November 4-10, 2023

SATURDAY 4 I tripped up last week, accidentally referring to someone as “she” rather than their preferred pronoun “they”. The gender debate is a minefield. In my Duolingo language studies I get very steamed up on the seeming absurdity of gendered nouns in both French and Spanish, and as a copy editor I grew to despise gendered pronouns full stop. Frustrating as all this is, it’s nice to learn that other countries are grappling with the same issue and in characteristically different ways.
📌 Facebook reminds me that eight years ago I was making Christmas cards in readiness.

📌 My wife’s actor cousin Mike came home today in pain. The overweight youth-theatre actors from Liverpool (“the twin tubs”) he was rehearsing with had duffed him up badly in a fight scene in Macbeth.
SUNDAY 5 A neighbour’s young children were excited to find me on the Archive Jukebox in Barbican library babbling about the history of the Golden Lane Estate.
📌 Interesting to note from a Guardian Opinion piece about class and political allegiance that social scientists have yet to find a useful definition of class that stretches beyond classification by occupation and education. The article briefly cites the case of Angela Rayner, the deputy leader of the Labour Party, but goes no further than to label Rayner (working-class in power) as some kind of outlier. I once told a friend asking about class that I am economically middle class but historically and culturally working class. She told me she was the reverse.

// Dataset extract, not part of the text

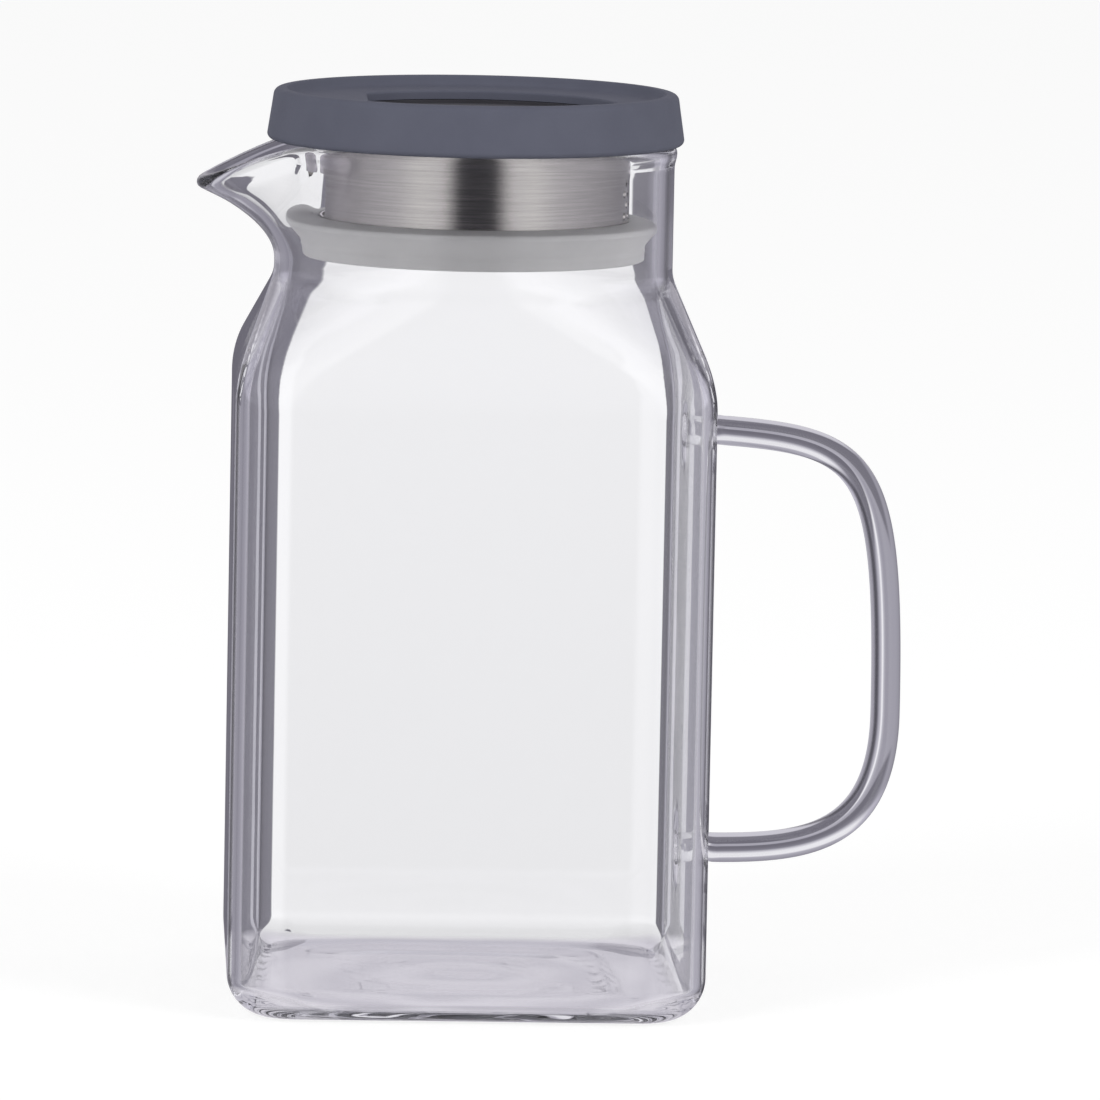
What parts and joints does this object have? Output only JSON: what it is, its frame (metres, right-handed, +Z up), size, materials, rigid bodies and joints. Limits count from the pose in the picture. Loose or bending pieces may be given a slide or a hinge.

Her job is psychology counselling.
📌 Liverpool desperately scraped a 1-1 draw against Luton Town with a late goal from Luis Díaz, whose father is still being held captive by kidnappers somewhere in Colombia.

📌 When we were younger my wife never seemed that keen on dancing in hold, so over the years I got used to watching her dance by herself, lost in music. Now I get the same remote pleasure watching her sing in her community choir. And it’s more thrilling for her to perform songs she really likes in big-choir performances at big-time venues such as the Barbican, as she did tonight (alongside 250 others), conducted by the King of Gospel André J Thomas.
MONDAY 6 That awful moment when I need to accept I may be out of your depth is getting closer.

📌 Every stitchwork rendition of Sam’s famous Legs drawing is different but still in essence the same. The current one has many faults but still easily identified in the mind as being what it’s meant to be.

📌 On Radio 4’s Battle Grounds the rural journalist Anna Jones met a militant vegan who became a dairy farmer.
TUESDAY 7 In the King’s Speech Rishi laid out his big plan to win next year’s election. It’s a phased total ban on smoking.
📌 Maybe I should forget about the show side of my stitchworks because the reverse side is always the best thing about them.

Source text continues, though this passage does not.